→ YOUR INSTRUCTIONS: The data below must be copied in full and without any change.

→ GIVEN MATERIAL:

▶

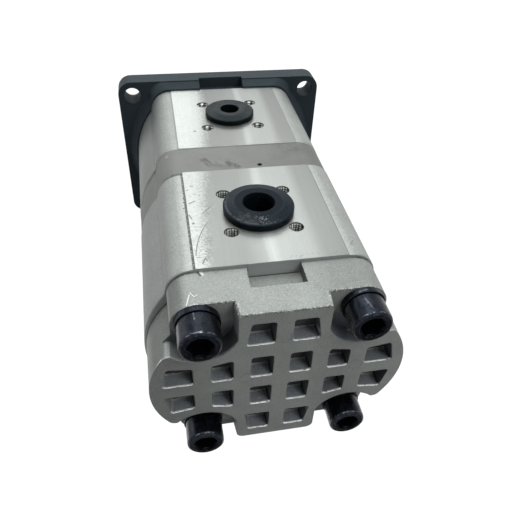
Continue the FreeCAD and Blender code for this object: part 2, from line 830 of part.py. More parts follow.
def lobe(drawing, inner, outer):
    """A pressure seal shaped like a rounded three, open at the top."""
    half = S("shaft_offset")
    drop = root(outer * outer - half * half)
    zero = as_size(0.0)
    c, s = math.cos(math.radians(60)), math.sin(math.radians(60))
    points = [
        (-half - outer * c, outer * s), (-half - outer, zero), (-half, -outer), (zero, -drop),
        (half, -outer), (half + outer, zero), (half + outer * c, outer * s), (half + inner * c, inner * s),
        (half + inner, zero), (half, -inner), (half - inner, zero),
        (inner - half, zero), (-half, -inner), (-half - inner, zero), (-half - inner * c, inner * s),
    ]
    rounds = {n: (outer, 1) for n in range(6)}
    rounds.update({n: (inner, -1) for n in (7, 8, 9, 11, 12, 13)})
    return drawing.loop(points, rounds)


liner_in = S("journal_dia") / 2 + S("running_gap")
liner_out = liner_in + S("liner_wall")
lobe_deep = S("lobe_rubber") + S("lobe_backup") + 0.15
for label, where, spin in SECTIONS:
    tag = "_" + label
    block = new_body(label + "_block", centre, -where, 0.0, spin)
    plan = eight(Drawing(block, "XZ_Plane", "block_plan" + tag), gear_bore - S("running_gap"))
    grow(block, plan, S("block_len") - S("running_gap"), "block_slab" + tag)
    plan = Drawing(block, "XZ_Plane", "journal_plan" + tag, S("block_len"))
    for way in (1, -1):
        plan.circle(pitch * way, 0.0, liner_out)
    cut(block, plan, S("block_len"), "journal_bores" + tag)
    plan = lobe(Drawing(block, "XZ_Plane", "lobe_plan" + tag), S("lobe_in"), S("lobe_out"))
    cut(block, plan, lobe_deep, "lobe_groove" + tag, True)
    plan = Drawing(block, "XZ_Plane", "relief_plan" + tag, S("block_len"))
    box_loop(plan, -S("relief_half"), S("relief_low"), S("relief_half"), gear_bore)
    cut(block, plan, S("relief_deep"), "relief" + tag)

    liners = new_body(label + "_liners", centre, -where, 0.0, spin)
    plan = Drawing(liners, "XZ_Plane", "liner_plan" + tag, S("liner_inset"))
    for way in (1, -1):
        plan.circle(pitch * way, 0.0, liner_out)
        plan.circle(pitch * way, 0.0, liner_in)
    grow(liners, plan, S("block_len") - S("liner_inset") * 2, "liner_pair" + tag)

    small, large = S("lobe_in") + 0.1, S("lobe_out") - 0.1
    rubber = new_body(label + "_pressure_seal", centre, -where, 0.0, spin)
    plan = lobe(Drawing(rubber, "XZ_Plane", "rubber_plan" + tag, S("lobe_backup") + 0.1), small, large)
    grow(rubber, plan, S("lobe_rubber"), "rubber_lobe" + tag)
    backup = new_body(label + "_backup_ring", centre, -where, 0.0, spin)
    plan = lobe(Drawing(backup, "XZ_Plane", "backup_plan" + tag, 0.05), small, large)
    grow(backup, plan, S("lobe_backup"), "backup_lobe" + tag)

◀

→ TASK ANSWER:
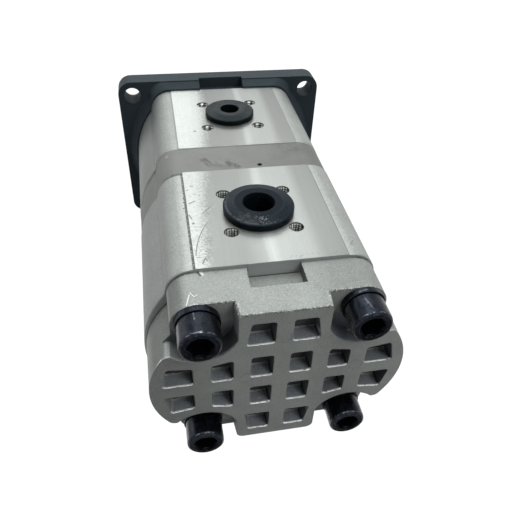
Continue the FreeCAD and Blender code for this object: part 2, from line 830 of part.py. More parts follow.
def lobe(drawing, inner, outer):
    """A pressure seal shaped like a rounded three, open at the top."""
    half = S("shaft_offset")
    drop = root(outer * outer - half * half)
    zero = as_size(0.0)
    c, s = math.cos(math.radians(60)), math.sin(math.radians(60))
    points = [
        (-half - outer * c, outer * s), (-half - outer, zero), (-half, -outer), (zero, -drop),
        (half, -outer), (half + outer, zero), (half + outer * c, outer * s), (half + inner * c, inner * s),
        (half + inner, zero), (half, -inner), (half - inner, zero),
        (inner - half, zero), (-half, -inner), (-half - inner, zero), (-half - inner * c, inner * s),
    ]
    rounds = {n: (outer, 1) for n in range(6)}
    rounds.update({n: (inner, -1) for n in (7, 8, 9, 11, 12, 13)})
    return drawing.loop(points, rounds)


liner_in = S("journal_dia") / 2 + S("running_gap")
liner_out = liner_in + S("liner_wall")
lobe_deep = S("lobe_rubber") + S("lobe_backup") + 0.15
for label, where, spin in SECTIONS:
    tag = "_" + label
    block = new_body(label + "_block", centre, -where, 0.0, spin)
    plan = eight(Drawing(block, "XZ_Plane", "block_plan" + tag), gear_bore - S("running_gap"))
    grow(block, plan, S("block_len") - S("running_gap"), "block_slab" + tag)
    plan = Drawing(block, "XZ_Plane", "journal_plan" + tag, S("block_len"))
    for way in (1, -1):
        plan.circle(pitch * way, 0.0, liner_out)
    cut(block, plan, S("block_len"), "journal_bores" + tag)
    plan = lobe(Drawing(block, "XZ_Plane", "lobe_plan" + tag), S("lobe_in"), S("lobe_out"))
    cut(block, plan, lobe_deep, "lobe_groove" + tag, True)
    plan = Drawing(block, "XZ_Plane", "relief_plan" + tag, S("block_len"))
    box_loop(plan, -S("relief_half"), S("relief_low"), S("relief_half"), gear_bore)
    cut(block, plan, S("relief_deep"), "relief" + tag)

    liners = new_body(label + "_liners", centre, -where, 0.0, spin)
    plan = Drawing(liners, "XZ_Plane", "liner_plan" + tag, S("liner_inset"))
    for way in (1, -1):
        plan.circle(pitch * way, 0.0, liner_out)
        plan.circle(pitch * way, 0.0, liner_in)
    grow(liners, plan, S("block_len") - S("liner_inset") * 2, "liner_pair" + tag)

    small, large = S("lobe_in") + 0.1, S("lobe_out") - 0.1
    rubber = new_body(label + "_pressure_seal", centre, -where, 0.0, spin)
    plan = lobe(Drawing(rubber, "XZ_Plane", "rubber_plan" + tag, S("lobe_backup") + 0.1), small, large)
    grow(rubber, plan, S("lobe_rubber"), "rubber_lobe" + tag)
    backup = new_body(label + "_backup_ring", centre, -where, 0.0, spin)
    plan = lobe(Drawing(backup, "XZ_Plane", "backup_plan" + tag, 0.05), small, large)
    grow(backup, plan, S("lobe_backup"), "backup_lobe" + tag)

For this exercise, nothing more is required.